The growth in the number of funds using alternative data has changed to nearly parabolic recently.  There is a fundamental reason for that: quantitative easing has benefited buy and hold and tactical investing has grossly underperformed.

Along with the rising number of funds looking for alternative data in hope of extracting alpha from them, the number of data providers has also increased from about 50 before the Financial Crisis to more than 400, according to the same source as above.

But let us start with the basics that unfortunately many in finance often fail to take into account: Where does alpha come from?

Alpha does not come from data. Data have no money to give directly. People pay money to get data so that is a friction that decreases alpha.

Alpha comes from the pockets of counter-parties willing to lose

If in a market no counter-parties are willing to lose, or what is called dumb money,  and participants remain highly risk-averse and careful with risk management, there is not much alpha to realize. The best-case scenario is a reasonable risk-adjusted return.

Realizing alpha depends highly on a steady influx of unsophisticated and uninformed market participants that are willing to lose. No, this is not the 90s. It is not even the 2000s. The game has changed; noise traders have been mostly driven out of the market by algos and what remains is a clash between quants.

No matter how “alternative” the data are and no matter how sophisticated is the machine learning used to extract features from them, if no large pockets are willing to suffer wealth transfer, there will be no alpha.

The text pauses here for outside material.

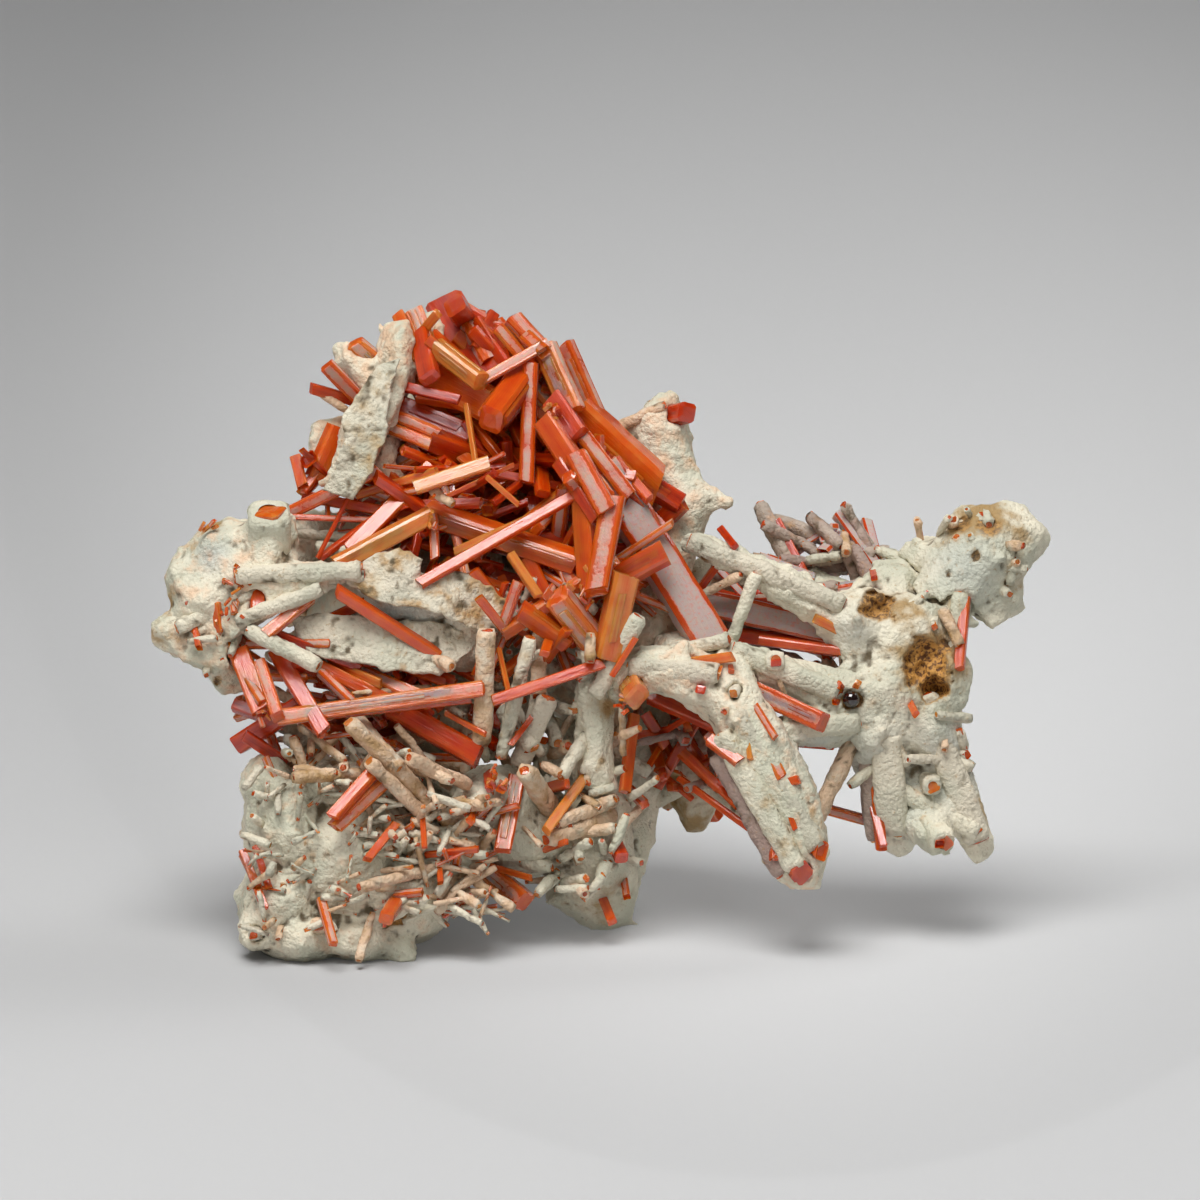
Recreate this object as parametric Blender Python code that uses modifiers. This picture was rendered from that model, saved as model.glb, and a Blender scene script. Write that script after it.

The Fed has been a large pocket willing to lose money (virtual money, that is.) This has benefited buy and hold investors in the last 9 years as the beneficiaries of this wealth redistribution. Unfortunately, as the number of funds using the same alternative data vendors increases, the game is turning into a negative sum.

There is another thing: the more exotic the market, the less the liquidity. Getting in may be easy, but getting out may be hard unless a willing counter-party can be found.

I will only mention sentiment from social media. The sentiment indicators are constructed using sophisticated algorithms but you never know what the major players do about what they publish. They may be bluffing. In the finance world, positions often differ from the analysis made public.

I looked at some sentiment indicators not long ago and they were noise. Naïve analysts found alpha in a backtest due to an uptrend in the market during a specific period and data-mining bias. Monkeys with darts could do better.

Some if not many of the results using alternative data suffer from data-mining bias and even data-snooping bias. The worst case is look-ahead bias.

This new buzzword “alternative data” reminds me of the “systematic trading” buzzword invented in the late 1990s by the industry. The promise that systematic trading is the solution drove many traders to ruin. That was too good to be true.

Alternative data is just another level of wealth redistribution, which is what financial markets are. Some very sophisticated or lucky users may benefit, but the majority will lose as it is the norm.